At Tuesday’s BOS meeting they wouldn't say WHY the new school is not suitable. So I asked that question with no response. We need people to show up on October 23, 700pm next BOS meeting at the Government Center and just pack the place with people.
Write a few lines to say how you want your tax dollars spent. I understand people are reluctant or nervous about public speaking. Especially now the county and school boards have asked for an armed and uniformed Deputy to be present at all public meetings. Don’t be intimated, we have free speech on OUR side.

But you don't have to look at them, just read and let your voice be heard. It is our time to change things in Shenandoah County. Please embrace this opportunity with me and bring all your friends, family and neighbors.
If you can’t attend call your all the supervisor’s, school board and county board and Dr. Rowland. Leave a message and tell them no to a $4.5million dollar project and yes to less spending with an immediate, safe and secure building at $1.7 million for our special need children.

It is amazing to me how such strong opinions can be formed with very little information or understanding of the situation. The demands and expectations placed on schools and teachers has increased exponentially over the past several years. In your line of work are you expected to achieve 100% customer satisfaction or quality of product? Of course most workers strive for that level of success but does their job actually depend on it? Is your professional success measured by how well your customers apply the service or product you've provided? Does your boss personally observe you doing your job on a regular basis and write up an evaluation of your performance? Are you required to take a certain number of classes or attend enough professional development activities to maintain your certification or license? Teachers experience all of these demands and quality checks. And yes, teachers do receive a yearly evaluation. Beginning this year, 40% of that evaluation depends on student achievement/progress. How many customers or projects do you work with at once? Teachers provide service to 20 or more "customers" at once---not one after the other--all at the very same time. I'll bet that whether you provide a service or produce a good you are given materials to do your job that are of a standard and consistent quality. Students walk into classrooms with a variety of skill levels, interest levels, behavior challenges, health issues, family issues, levels of school attendance, background experiences, etc. Yet teachers are expected to compensate for all of these differences and produce a product that passes rigorous standards. Standards that would be considered ridiculous when applied to other public service professionals. Is your police force "sub par" when they don't prevent or solve all crimes? Are you going to fire your doctor because she doesn't have a 100% cure rate?

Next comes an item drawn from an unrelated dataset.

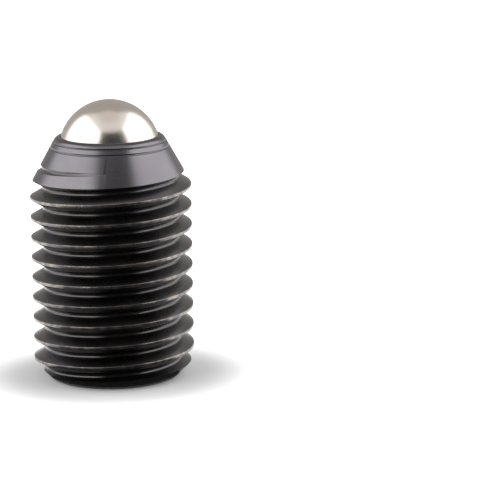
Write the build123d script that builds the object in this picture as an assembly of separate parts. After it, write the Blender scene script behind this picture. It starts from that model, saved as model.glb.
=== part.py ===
from build123d import *
import os
from itertools import pairwise
from math import ceil, cos, pi, radians, sin, sqrt, tan

os.makedirs("parts", exist_ok=True)

# A ball spring plunger: a set screw threaded over its whole length, with a hexagon socket in one
# end and, in the other, a ball that a compression spring presses against a rolled rim.
# Lengths are millimetres and angles are degrees. The origin is the centre of the socket end face,
# and +Z runs along the axis to the ball.

# Threaded body, M16 x 2
body_length = 24.0  # socket end face to the rim round the ball
thread_diameter = 15.85  # over the crests
thread_pitch = 2.0
thread_depth = 1.227
crest_flat = 0.25  # width of the flat left on each crest
thread_half_angle = 30.0  # flank to the radial direction
thread_flats = 24  # flats that draw one turn; a multiple of 4, so that the crests keep their full diameter
spare_turns = 2  # modelled past each end of the screw and trimmed off by its end faces
blank_allowance = 0.5  # radius of the turned blank past the crests, so that only its ends trim the thread
end_face_diameter = 12.6
end_chamfer_angle = 45.0  # from the axis
nose_half_angle = 29.0  # cone to the axis
lip_width = 0.66  # rolled rim, from its inner edge out to the nose cone
lip_height = 0.4
lip_bevels = 2  # bevels that draw the rolled rim's round

# Hexagon socket
key_size = 8.0  # across the flats of the key
key_clearance = 0.05
socket_depth = 5.3  # straight walls
socket_floor_angle = 30.0  # facets of the floor to the end face
countersink_diameter = 9.4
countersink_half_angle = 60.0
pilot_diameter = 5.0
pilot_depth = 6.8  # to the full diameter, without its point
drill_point_half_angle = 59.0

# Ball and its chamber
ball_diameter = 10.0
ball_clearance = 0.05  # radial running fit in the chamber and under the rim
ball_projection = 3.5  # the ball's tip above the rim, which is also its travel
web_thickness = 1.7  # from the pilot hole's point to the chamber floor

# Spring, with a closed and ground coil at each end
wire_diameter = 1.2
wire_sides = 6  # flats that draw the round wire, with the same area
coil_flats = 16  # flats that draw one turn
active_coils = 2.0
closed_coils = 0.75  # at each end
coil_clearance = 0.06  # between a closed coil and the next
spring_side_clearance = 0.45  # spring to chamber wall
spring_ball_gap = 0.08

# Places that follow from the sizes
thread_radius = thread_diameter / 2
root_radius = thread_radius - thread_depth
blank_radius = thread_radius + blank_allowance
ball_radius = ball_diameter / 2
chamber_radius = ball_radius + ball_clearance
ball_height = body_length + ball_projection - ball_radius
rim_radius = sqrt(chamber_radius**2 - (body_length - ball_height) ** 2)
lip_radius = rim_radius + lip_width
lip_base = body_length - lip_height
nose_base = lip_base - (blank_radius - lip_radius) / tan(radians(nose_half_angle))
end_chamfer_height = (blank_radius - end_face_diameter / 2) / tan(radians(end_chamfer_angle))
pilot_point = pilot_depth + pilot_diameter / 2 / tan(radians(drill_point_half_angle))
chamber_floor = pilot_point + web_thickness
spring_outer_radius = chamber_radius - spring_side_clearance
coil_radius = spring_outer_radius - wire_diameter / 2
spring_inner_radius = coil_radius - wire_diameter / 2
spring_top = ball_height - sqrt(ball_radius**2 - spring_inner_radius**2) - spring_ball_gap


def turned(outline):
    """The solid that a closed outline in X and Z makes when it is turned about the axis."""
    return revolve(Plane.XZ * make_face(outline), Axis.Z)


def around(radius, height, turn):
    """The point at that radius, after that many turns about the axis from +X."""
    return Vector(radius * cos(2 * pi * turn), radius * sin(2 * pi * turn), height)


def flat_strip(row, next_row):
    """Flat triangles that join each point of a row to the same point of the next row."""
    faces = []
    for (a, b), (c, d) in zip(pairwise(row), pairwise(next_row)):
        faces += [Face(Wire.make_polygon((a, b, d))), Face(Wire.make_polygon((a, d, c)))]
    return faces


def flat_fan(tip, row):
    """Flat triangles from a point to each step of a row."""
    return [Face(Wire.make_polygon((tip, a, b))) for a, b in pairwise(row)]


def threaded_bar():
    """A bar with the thread's section carried round it as a helix, longer than the screw at both ends."""
    root_half = (thread_pitch - crest_flat) / 2 - thread_depth * tan(radians(thread_half_angle))
    section = (
        (root_radius, -root_half),
        (root_radius, root_half),
        (thread_radius, (thread_pitch - crest_flat) / 2),
        (thread_radius, (thread_pitch + crest_flat) / 2),
        (root_radius, thread_pitch - root_half),
    )
    first_turn, last_turn = -spare_turns, ceil(body_length / thread_pitch) + spare_turns - 1
    rows = []
    for step in range(first_turn * thread_flats, last_turn * thread_flats + 1):
        turn = step / thread_flats
        rows.append([around(radius, height + turn * thread_pitch, turn) for radius, height in section])
    # Each end is one turn of the outermost root edge and the step where the section starts or stops.
    foot = [row[0] for row in rows[: thread_flats + 1]] + rows[0][-2::-1]
    head = [row[-1] for row in rows[-thread_flats - 1 :]] + rows[-1][-2:0:-1] + [rows[-thread_flats - 1][-1]]
    faces = flat_fan(Vector(0, 0, first_turn * thread_pitch), foot)
    faces += flat_fan(Vector(0, 0, (last_turn + 1) * thread_pitch), head)
    for row, next_row in pairwise(rows):
        faces += flat_strip(row, next_row)
    return Solid(Shell(faces))


def screw_blank():
    """The bar turned to its outer form: end face, chamfer, full diameter, nose cone and rolled lip."""
    side = Polyline(
        (0, 0),
        (end_face_diameter / 2, 0),
        (blank_radius, end_chamfer_height),
        (blank_radius, nose_base),
        (lip_radius, lip_base),
    )
    round_lip = TangentArc(side @ 1, (rim_radius, body_length), tangent=side % 1)
    lip = Polyline(*(round_lip @ (bevel / lip_bevels) for bevel in range(lip_bevels + 1)))
    closing = Polyline(lip @ 1, (0, body_length), (0, 0))
    return turned(side + lip + closing)


def hexagon_socket():
    """A countersunk hexagon with a faceted floor, and the pilot hole that was drilled first."""
    half_flats = (key_size + key_clearance) / 2
    inner_half_flats = pilot_diameter / 4  # the facets run on until they are well inside the pilot hole
    facet_rise = (half_flats - inner_half_flats) * tan(radians(socket_floor_angle))
    hexagon = RegularPolygon(half_flats, 6, major_radius=False)
    walls = extrude(hexagon, socket_depth)
    facets = extrude(Pos(0, 0, socket_depth) * hexagon, facet_rise, taper=90 - socket_floor_angle)
    countersink = turned(
        Polyline(
            (0, 0),
            (countersink_diameter / 2, 0),
            (0, countersink_diameter / 2 / tan(radians(countersink_half_angle))),
            close=True,
        )
    )
    pilot = turned(
        Polyline(
            (0, 0),
            (pilot_diameter / 2, 0),
            (pilot_diameter / 2, pilot_depth),
            (0, pilot_point),
            close=True,
        )
    )
    return walls + facets + countersink + pilot


def ball_chamber():
    """The bore for the spring and the ball, closed in above the ball's middle by the rolled lip."""
    wall = Polyline((0, chamber_floor), (chamber_radius, chamber_floor), (chamber_radius, ball_height))
    lip = RadiusArc(wall @ 1, (rim_radius, body_length), -chamber_radius)
    closing = Polyline(lip @ 1, (0, body_length), (0, chamber_floor))
    return turned(wall + lip + closing)


def compression_spring():
    """Closed coil, open coils and closed coil, wound as one wire and ground flat at both ends."""
    length = spring_top - chamber_floor
    closed_pitch = wire_diameter + coil_clearance
    open_pitch = (length - 2 * closed_coils * closed_pitch) / active_coils
    corner_radius = wire_diameter / 2 * sqrt(2 * pi / wire_sides / sin(2 * pi / wire_sides))
    corners = [2 * pi * (corner + 0.5) / wire_sides for corner in (*range(wire_sides), 0)]
    all_coils = active_coils + 2 * closed_coils
    steps = round(all_coils * coil_flats)
    rings = []
    for step in range(steps + 1):
        turn = all_coils * step / steps
        open_turns = min(max(turn - closed_coils, 0), active_coils)
        middle = chamber_floor + (turn - open_turns) * closed_pitch + open_turns * open_pitch
        offsets = [(corner_radius * cos(angle), corner_radius * sin(angle)) for angle in corners]
        rings.append([around(coil_radius + out, middle + up, turn) for out, up in offsets])
    faces = flat_fan(around(coil_radius, chamber_floor, 0), rings[0])
    faces += flat_fan(around(coil_radius, spring_top, all_coils), rings[-1])
    for ring, next_ring in pairwise(rings):
        faces += flat_strip(ring, next_ring)
    between_seats = Cylinder(spring_outer_radius * 2, length, align=(Align.CENTER, Align.CENTER, Align.MIN))
    return Solid(Shell(faces)) & Pos(0, 0, chamber_floor) * between_seats


threaded_body = (screw_blank() & threaded_bar()) - ball_chamber() - hexagon_socket()
ball = Pos(0, 0, ball_height) * Sphere(ball_radius)
spring = compression_spring()

export_step(threaded_body, "parts/threaded_body.step")
export_step(ball, "parts/ball.step")
export_step(spring, "parts/spring.step")
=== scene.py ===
import math

import bmesh
import bpy
from mathutils import Matrix, Vector


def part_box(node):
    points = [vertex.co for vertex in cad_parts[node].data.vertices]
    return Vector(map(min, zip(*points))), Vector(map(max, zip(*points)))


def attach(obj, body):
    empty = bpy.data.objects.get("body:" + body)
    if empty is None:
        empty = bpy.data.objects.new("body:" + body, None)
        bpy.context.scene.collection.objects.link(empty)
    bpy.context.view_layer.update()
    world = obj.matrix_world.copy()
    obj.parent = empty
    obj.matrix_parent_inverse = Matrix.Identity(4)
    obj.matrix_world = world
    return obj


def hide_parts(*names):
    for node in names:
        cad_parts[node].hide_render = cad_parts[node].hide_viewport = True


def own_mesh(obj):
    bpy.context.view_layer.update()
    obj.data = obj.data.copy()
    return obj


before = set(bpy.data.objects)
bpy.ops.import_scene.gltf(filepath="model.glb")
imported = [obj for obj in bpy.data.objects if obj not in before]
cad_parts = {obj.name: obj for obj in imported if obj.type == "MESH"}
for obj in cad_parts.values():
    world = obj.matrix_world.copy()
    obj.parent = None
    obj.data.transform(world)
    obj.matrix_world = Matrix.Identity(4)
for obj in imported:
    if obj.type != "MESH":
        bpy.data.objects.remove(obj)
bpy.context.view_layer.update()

# Threaded body. One bar of steel, turned to its outer form with a coned nose, thread-rolled over its
# whole length, drilled and broached for the key, blackened, and closed over the ball by rolling its
# thin lip in.
mm = 0.001
merge_distance = 0.0001 * mm
steps_per_turn = 128
body_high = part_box("threaded_body")[1]
ball_low, ball_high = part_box("ball")
spring_low, spring_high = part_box("spring")
body_length = body_high.z
crest_radius = body_high.x
ball_radius = (ball_high.z - ball_low.z) / 2
ball_height = (ball_high.z + ball_low.z) / 2


def arc(centre, radius, start, end, steps):
    """Points along an arc in the plane of radius and height; angles in degrees from outwards to up."""
    angles = [math.radians(start + (end - start) * i / steps) for i in range(steps + 1)]
    return [(centre[0] + radius * math.cos(a), centre[1] + radius * math.sin(a)) for a in angles]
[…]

Would you like to know the biggest factor in W.W. Robinson's being identified as a focus school? Over 1,200 children attend WWR. The school has run out of classrooms to house them all. Some teachers are working out of what used to be storage closets. Some of them sit on the floor in the hallway to work with students because the travel time to walk to the other side of the school takes too much time away from instruction. When determining whether schools "make the grade" or not the state and federal government do take into consideration certain "gap groups"--students that have economic disadvantages, learning disabilities,
and limited English proficiency. If a school has 50+ students in a gap group then those scores are counted as part of the school's final passing percentage. With over 1,200 kids WWR easily meets or exceeds those numbers in these gap groups. Schools that don't have 50 students in these groups don't have those scores counted "against" them.
Could education in our county be better? You bet. But with higher standards and smaller budgets I don't look for that to happen overnight.
Transplant--you seem really concerned about education. I think your energy and passion could be put to good use by volunteering in the local schools helping over worked teachers and struggling students to achieve these lofty goals. Instead of cursing the darkness, I suggest you light a candle.